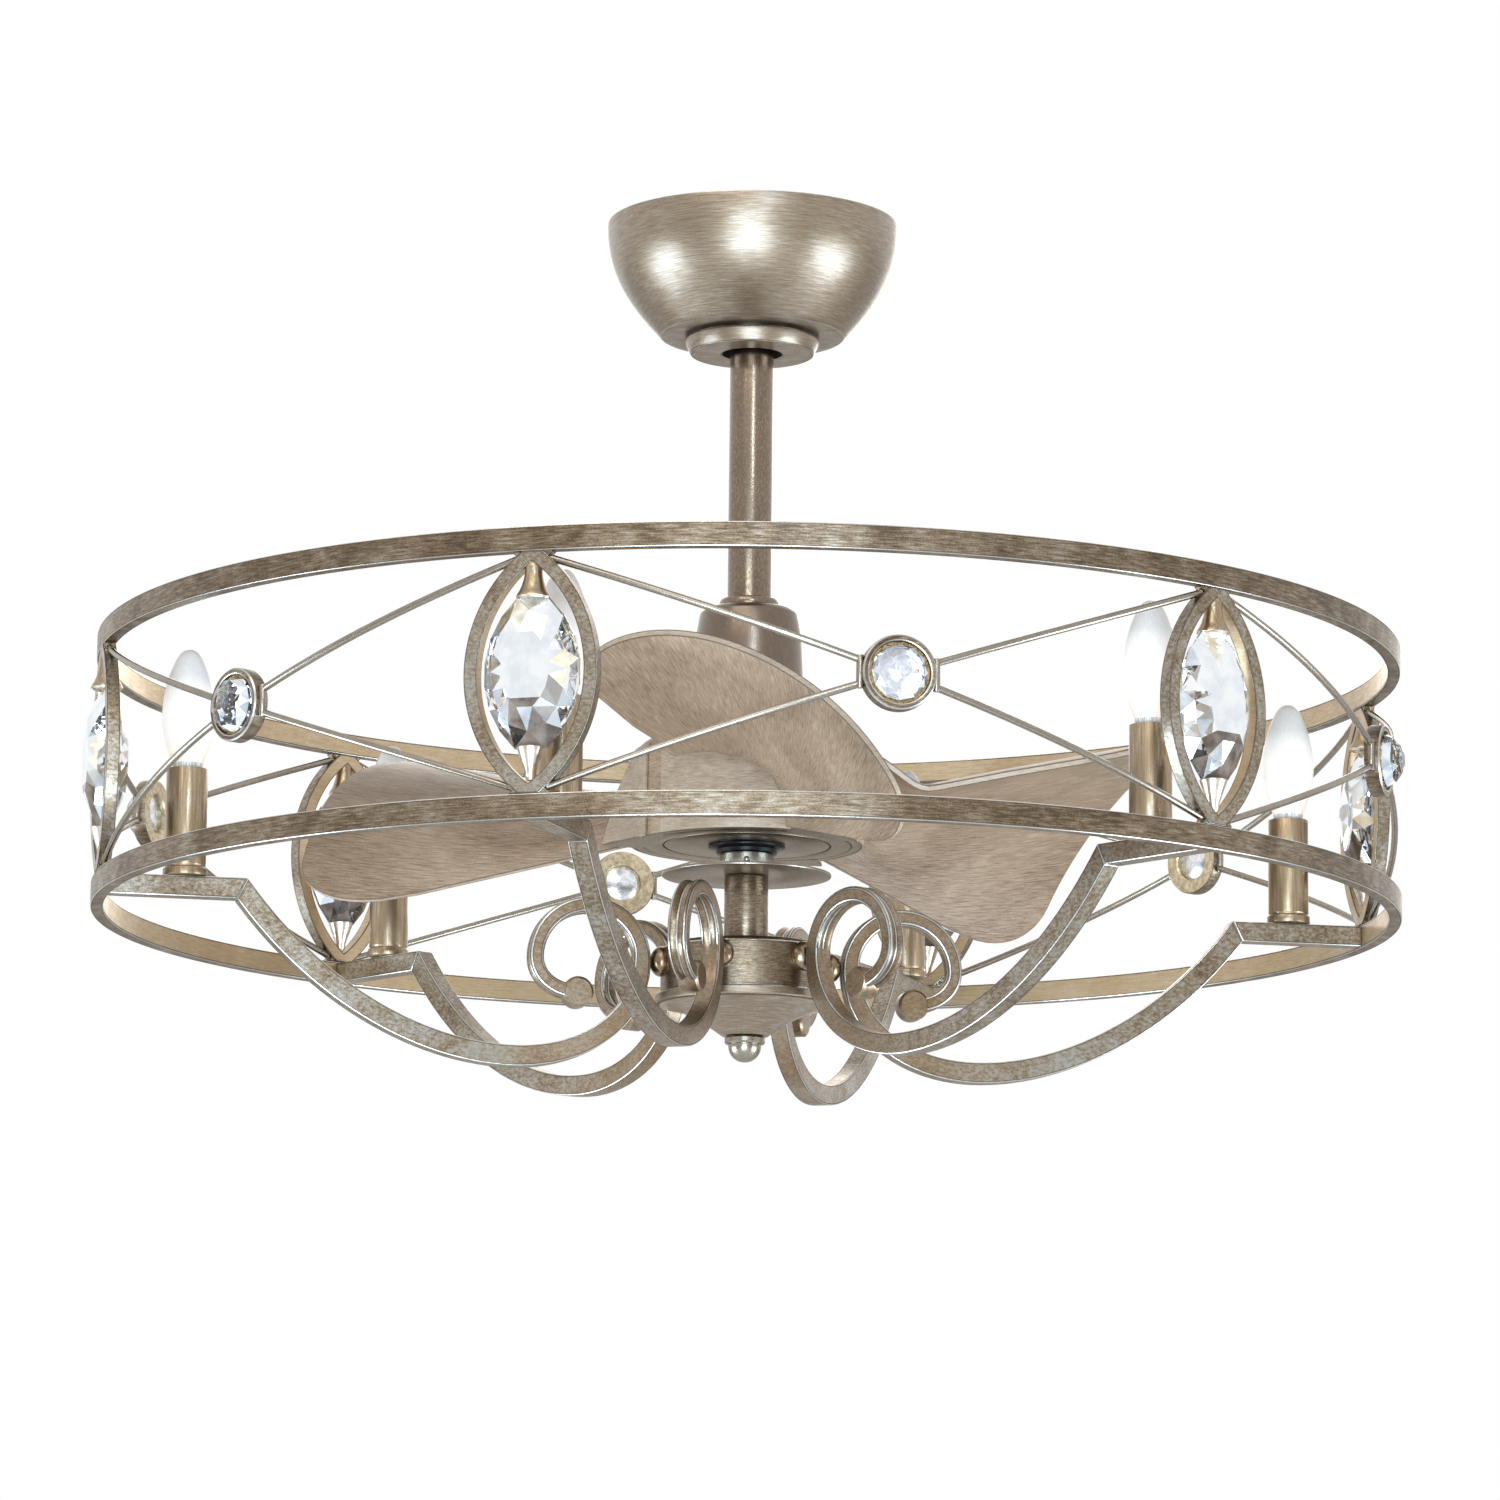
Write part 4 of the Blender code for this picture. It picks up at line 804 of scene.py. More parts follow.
==
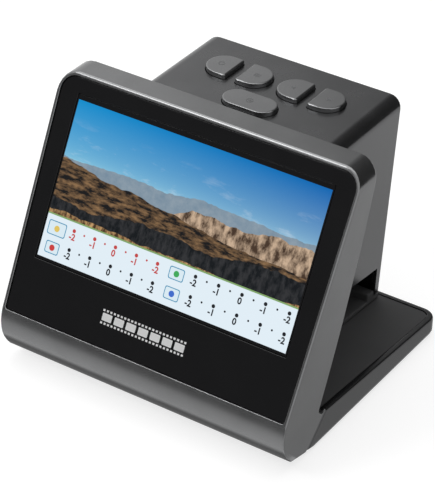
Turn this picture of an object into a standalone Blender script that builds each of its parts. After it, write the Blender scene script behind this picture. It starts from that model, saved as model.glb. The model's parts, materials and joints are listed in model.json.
==
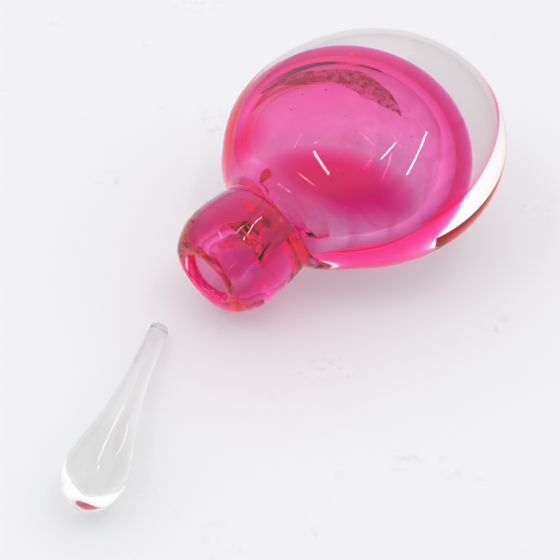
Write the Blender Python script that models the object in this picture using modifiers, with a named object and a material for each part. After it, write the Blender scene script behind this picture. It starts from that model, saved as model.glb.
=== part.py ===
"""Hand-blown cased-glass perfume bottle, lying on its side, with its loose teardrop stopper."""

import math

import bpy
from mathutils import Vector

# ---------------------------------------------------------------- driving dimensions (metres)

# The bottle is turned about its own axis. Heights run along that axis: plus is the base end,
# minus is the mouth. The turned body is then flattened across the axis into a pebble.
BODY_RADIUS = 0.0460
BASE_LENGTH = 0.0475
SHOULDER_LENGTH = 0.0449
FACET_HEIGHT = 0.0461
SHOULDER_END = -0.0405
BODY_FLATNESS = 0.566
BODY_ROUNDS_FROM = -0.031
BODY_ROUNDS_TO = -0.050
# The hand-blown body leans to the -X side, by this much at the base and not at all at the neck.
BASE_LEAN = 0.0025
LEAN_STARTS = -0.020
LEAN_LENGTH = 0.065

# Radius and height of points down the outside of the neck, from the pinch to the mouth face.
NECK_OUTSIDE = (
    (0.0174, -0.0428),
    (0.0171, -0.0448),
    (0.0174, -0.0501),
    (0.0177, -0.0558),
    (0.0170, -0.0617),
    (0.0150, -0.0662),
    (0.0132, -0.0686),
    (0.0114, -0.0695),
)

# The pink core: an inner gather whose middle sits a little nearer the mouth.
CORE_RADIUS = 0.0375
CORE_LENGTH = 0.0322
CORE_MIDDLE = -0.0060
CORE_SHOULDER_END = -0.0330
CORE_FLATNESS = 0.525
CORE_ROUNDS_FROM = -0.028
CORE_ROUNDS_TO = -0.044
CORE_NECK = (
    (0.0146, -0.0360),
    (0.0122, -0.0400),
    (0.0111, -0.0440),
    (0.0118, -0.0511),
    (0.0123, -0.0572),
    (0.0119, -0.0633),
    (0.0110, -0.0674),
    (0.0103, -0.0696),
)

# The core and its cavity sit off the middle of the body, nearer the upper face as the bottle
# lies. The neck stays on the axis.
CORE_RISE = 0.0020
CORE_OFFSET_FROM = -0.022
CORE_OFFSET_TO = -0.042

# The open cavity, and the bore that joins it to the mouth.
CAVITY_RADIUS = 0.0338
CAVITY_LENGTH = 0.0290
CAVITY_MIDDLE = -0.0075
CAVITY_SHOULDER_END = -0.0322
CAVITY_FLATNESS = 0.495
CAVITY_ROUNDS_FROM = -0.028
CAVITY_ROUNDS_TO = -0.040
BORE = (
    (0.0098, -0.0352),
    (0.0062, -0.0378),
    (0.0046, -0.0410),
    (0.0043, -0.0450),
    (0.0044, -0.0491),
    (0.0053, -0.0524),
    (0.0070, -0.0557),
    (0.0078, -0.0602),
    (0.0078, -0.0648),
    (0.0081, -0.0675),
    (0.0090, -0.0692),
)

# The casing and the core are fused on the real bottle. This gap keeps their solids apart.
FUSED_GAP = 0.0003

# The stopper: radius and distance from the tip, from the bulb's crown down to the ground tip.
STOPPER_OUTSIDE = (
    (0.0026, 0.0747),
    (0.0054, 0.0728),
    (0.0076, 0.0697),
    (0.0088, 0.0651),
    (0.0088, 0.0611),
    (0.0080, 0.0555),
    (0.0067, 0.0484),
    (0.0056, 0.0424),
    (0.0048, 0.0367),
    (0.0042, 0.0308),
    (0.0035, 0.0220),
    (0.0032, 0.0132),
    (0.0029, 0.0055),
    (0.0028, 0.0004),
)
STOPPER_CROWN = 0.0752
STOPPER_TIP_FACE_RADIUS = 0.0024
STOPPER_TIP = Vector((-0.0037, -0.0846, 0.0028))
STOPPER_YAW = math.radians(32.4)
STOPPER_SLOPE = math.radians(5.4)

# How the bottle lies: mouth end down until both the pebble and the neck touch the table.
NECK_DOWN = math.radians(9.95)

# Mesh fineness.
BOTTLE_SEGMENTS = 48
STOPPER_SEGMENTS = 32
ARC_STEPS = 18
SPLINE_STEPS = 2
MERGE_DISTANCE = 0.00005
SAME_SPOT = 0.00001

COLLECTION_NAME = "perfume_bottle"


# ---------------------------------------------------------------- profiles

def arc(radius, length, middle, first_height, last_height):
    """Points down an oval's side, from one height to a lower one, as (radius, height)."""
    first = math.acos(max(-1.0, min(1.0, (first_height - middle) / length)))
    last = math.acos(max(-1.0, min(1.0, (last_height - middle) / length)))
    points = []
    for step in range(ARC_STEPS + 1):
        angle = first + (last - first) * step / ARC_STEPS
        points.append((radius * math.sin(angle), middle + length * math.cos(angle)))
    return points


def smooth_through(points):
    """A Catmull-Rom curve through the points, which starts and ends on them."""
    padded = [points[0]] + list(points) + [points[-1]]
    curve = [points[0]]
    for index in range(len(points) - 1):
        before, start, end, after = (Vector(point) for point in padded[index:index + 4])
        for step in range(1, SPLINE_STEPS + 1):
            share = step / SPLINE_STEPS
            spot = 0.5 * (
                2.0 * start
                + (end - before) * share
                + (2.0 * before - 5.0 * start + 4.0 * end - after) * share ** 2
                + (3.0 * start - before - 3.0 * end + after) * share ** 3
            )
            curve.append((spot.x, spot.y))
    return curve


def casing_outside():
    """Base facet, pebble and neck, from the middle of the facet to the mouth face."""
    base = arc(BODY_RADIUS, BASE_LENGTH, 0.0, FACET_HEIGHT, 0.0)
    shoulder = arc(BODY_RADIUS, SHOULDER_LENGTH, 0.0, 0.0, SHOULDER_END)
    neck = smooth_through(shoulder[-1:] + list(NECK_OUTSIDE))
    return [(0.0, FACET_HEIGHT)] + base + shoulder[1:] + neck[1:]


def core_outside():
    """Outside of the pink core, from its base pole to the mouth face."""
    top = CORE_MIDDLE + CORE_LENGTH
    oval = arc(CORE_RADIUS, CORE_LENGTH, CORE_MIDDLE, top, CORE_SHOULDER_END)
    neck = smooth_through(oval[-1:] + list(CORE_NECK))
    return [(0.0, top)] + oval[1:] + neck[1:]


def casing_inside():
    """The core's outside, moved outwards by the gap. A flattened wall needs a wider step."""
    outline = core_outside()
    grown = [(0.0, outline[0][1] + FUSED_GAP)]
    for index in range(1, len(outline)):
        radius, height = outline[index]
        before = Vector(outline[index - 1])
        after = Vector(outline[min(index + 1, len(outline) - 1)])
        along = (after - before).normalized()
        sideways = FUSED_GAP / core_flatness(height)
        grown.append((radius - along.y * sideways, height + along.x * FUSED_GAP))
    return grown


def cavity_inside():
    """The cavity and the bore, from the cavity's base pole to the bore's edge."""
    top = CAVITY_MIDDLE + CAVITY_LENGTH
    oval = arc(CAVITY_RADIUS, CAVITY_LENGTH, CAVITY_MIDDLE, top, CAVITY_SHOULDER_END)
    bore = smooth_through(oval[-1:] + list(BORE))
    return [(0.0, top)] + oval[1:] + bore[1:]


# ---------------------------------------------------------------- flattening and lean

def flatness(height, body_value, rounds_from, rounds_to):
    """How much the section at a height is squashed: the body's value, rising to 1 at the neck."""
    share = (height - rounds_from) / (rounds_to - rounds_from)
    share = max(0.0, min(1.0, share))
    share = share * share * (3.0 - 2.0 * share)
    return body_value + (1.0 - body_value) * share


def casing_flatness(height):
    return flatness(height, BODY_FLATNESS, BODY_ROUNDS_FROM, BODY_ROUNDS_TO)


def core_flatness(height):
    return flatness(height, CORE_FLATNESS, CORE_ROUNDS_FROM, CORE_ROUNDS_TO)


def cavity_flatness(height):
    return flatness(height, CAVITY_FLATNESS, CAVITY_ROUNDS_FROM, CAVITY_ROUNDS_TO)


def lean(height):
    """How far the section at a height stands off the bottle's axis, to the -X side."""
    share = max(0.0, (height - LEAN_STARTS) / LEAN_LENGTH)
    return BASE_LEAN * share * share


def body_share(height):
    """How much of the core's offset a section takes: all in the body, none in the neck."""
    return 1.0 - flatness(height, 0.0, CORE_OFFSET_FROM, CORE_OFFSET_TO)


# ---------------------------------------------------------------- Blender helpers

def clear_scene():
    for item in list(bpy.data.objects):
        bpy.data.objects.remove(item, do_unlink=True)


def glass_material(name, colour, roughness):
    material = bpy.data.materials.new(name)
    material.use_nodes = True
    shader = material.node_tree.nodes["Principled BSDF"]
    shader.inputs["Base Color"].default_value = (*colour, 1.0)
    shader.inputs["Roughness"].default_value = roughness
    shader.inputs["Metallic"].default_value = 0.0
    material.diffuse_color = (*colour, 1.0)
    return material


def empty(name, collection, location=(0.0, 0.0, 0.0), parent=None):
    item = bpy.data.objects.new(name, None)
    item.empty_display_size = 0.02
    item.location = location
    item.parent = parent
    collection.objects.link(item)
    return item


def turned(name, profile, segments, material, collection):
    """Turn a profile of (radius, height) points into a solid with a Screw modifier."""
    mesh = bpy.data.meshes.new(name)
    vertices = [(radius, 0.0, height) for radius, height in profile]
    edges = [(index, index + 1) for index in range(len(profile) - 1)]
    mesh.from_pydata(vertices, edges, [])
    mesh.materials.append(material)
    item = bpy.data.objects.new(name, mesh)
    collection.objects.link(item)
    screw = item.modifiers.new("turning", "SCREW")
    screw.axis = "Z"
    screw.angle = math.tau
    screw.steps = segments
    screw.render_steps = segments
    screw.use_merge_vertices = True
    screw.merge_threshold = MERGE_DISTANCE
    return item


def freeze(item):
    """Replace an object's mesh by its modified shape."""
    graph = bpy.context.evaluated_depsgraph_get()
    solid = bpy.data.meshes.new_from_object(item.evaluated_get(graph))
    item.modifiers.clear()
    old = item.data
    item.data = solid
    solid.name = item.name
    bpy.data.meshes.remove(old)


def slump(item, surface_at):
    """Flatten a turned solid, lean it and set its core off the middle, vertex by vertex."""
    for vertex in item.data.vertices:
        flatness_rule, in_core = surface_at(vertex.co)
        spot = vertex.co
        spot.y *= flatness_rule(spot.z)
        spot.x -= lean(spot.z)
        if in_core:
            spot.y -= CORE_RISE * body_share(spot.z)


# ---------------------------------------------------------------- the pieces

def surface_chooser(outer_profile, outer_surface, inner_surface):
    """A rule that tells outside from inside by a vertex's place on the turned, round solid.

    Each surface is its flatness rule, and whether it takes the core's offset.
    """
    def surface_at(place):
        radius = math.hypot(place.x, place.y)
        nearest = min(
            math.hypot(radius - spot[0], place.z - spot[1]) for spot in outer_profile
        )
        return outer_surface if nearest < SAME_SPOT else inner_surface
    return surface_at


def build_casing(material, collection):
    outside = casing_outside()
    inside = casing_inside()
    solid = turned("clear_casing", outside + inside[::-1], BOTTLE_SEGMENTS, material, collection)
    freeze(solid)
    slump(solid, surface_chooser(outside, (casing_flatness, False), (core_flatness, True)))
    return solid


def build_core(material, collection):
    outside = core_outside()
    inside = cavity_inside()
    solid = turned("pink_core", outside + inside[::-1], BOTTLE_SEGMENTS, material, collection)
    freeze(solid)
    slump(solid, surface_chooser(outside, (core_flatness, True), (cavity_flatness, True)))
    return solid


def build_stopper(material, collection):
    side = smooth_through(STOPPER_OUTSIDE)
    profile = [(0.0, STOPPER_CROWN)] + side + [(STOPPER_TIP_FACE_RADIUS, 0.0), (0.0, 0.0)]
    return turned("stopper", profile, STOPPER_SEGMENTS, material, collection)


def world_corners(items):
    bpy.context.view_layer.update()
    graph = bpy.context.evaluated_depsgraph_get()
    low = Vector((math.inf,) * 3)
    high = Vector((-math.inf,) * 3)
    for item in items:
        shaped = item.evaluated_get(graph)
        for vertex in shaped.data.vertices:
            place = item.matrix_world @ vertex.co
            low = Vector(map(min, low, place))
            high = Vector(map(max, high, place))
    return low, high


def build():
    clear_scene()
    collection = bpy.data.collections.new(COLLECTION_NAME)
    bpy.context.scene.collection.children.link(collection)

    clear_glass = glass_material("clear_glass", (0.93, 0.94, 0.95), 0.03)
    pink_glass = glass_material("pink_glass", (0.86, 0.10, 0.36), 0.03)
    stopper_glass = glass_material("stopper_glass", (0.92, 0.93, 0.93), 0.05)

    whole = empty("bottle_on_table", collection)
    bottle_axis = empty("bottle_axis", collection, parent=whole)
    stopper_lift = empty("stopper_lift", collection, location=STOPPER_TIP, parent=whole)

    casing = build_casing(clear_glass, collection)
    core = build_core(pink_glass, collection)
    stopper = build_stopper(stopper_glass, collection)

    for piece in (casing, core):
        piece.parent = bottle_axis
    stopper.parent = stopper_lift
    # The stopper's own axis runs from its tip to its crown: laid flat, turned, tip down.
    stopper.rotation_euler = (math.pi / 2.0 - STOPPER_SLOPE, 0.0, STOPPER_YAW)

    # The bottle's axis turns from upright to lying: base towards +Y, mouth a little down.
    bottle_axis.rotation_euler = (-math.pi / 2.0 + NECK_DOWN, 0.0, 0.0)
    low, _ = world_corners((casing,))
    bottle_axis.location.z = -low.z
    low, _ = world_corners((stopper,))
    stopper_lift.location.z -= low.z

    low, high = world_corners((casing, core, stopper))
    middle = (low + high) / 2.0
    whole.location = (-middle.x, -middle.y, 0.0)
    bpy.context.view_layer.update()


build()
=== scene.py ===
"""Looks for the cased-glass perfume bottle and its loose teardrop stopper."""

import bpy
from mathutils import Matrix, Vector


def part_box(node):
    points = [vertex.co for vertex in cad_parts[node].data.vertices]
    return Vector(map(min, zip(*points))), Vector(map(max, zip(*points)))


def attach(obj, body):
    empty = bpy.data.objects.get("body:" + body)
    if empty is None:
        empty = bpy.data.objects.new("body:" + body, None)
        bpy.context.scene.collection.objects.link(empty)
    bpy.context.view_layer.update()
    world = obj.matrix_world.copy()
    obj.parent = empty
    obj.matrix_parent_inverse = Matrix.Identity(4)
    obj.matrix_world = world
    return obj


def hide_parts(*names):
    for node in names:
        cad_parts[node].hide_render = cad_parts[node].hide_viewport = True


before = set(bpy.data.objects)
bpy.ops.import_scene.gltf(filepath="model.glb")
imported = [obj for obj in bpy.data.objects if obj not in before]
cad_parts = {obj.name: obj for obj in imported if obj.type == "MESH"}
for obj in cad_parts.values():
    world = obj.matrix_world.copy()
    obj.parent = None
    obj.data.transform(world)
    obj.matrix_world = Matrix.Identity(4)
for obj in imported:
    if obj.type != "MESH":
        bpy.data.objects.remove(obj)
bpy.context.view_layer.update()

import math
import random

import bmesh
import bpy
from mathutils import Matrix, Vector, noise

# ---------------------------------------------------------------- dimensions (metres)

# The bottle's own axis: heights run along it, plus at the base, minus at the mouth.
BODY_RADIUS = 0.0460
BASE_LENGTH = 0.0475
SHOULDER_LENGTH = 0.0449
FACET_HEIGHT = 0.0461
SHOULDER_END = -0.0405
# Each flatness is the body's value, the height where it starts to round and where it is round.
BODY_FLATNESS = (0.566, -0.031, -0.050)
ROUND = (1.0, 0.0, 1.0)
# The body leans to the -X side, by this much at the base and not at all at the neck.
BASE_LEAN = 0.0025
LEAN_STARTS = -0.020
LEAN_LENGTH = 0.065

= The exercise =
Transcribe, word for word, every line from the line with "for piece in" to the line with "obj.parent = empty", inclusive, and output nothing else.

= Output for this exercise =
    for piece in (casing, core):
        piece.parent = bottle_axis
    stopper.parent = stopper_lift
    # The stopper's own axis runs from its tip to its crown: laid flat, turned, tip down.
    stopper.rotation_euler = (math.pi / 2.0 - STOPPER_SLOPE, 0.0, STOPPER_YAW)

    # The bottle's axis turns from upright to lying: base towards +Y, mouth a little down.
    bottle_axis.rotation_euler = (-math.pi / 2.0 + NECK_DOWN, 0.0, 0.0)
    low, _ = world_corners((casing,))
    bottle_axis.location.z = -low.z
    low, _ = world_corners((stopper,))
    stopper_lift.location.z -= low.z

    low, high = world_corners((casing, core, stopper))
    middle = (low + high) / 2.0
    whole.location = (-middle.x, -middle.y, 0.0)
    bpy.context.view_layer.update()


build()
=== scene.py ===
"""Looks for the cased-glass perfume bottle and its loose teardrop stopper."""

import bpy
from mathutils import Matrix, Vector


def part_box(node):
    points = [vertex.co for vertex in cad_parts[node].data.vertices]
    return Vector(map(min, zip(*points))), Vector(map(max, zip(*points)))


def attach(obj, body):
    empty = bpy.data.objects.get("body:" + body)
    if empty is None:
        empty = bpy.data.objects.new("body:" + body, None)
        bpy.context.scene.collection.objects.link(empty)
    bpy.context.view_layer.update()
    world = obj.matrix_world.copy()
    obj.parent = empty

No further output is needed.